The judgment for temporary alimony was wholly remote from any of the matters involved in this action, and evidence thereof is not at all necessary to a clear and perfect understanding of the transactions properly admitted in evidence. There is no controversy in this case between appellee and her husband, and no explanation of what occurred in the divorce action is here material.
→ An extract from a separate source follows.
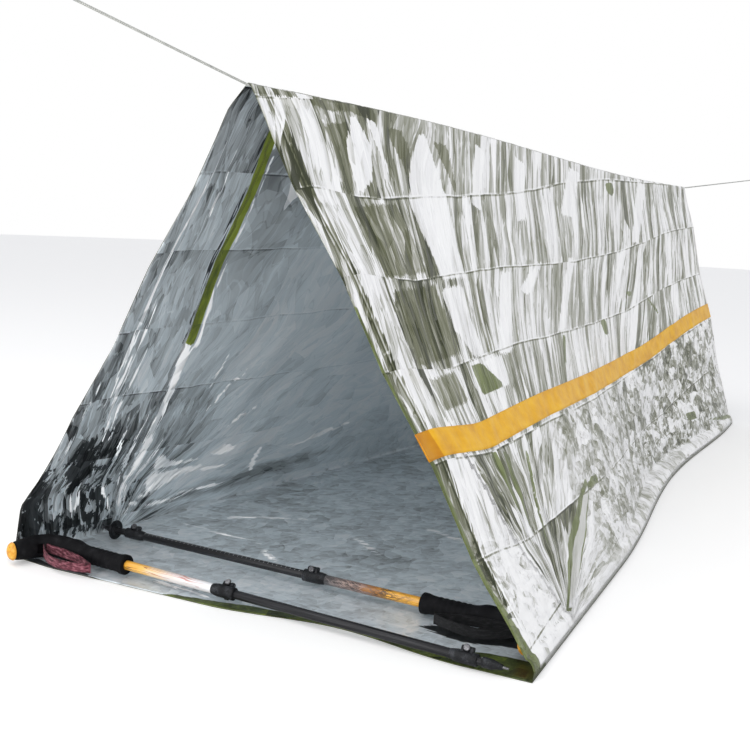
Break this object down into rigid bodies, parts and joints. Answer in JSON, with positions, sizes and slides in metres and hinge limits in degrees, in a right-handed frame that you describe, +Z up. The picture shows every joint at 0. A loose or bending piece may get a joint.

[3] If appellants were responsible for, or participated in, the prosecutions instituted by Orville against appellee, this fact might tend to show the state of their minds and feelings toward her. Neither the entries upon the docket of the justice of the peace nor the verdict of the jury could have that effect. They were, we think, inadmissible, but, as to whether prejudicial or not, we express no opinion. The original notice of the commencement of the divorce action served upon appellee and the informations filed by Orville if proper foundation be laid therefor, are, we think, clearly admissible. It is suggested by counsel in argument that the admission of the judgment for temporary alimony could not have been prejudicial to appellants. This may, or may not, be true. Plausible arguments may be advanced on both sides of the question. The court cannot say, as a matter of law, that it was not prejudicial. As the admission of the evidence was erroneous, prejudice is presumed. It was clearly no part of the res gestae, nor explanatory of any material fact or circumstance in the case, and we perceive no theory upon which it was admissible. In view of the conclusion reached at this point and of a *1218 possible retrial of the case, we refrain from discussing any of the other matters raised by counsel. None of them present grounds for reversal, and may easily be avoided upon a retrial. For the reasons stated, the judgment is reversed. — Reversed.

FAVILLE, C.J., KINDIG, GRIMM, EVANS, WAGNER, De GRAFF, and MORLING, JJ., concur.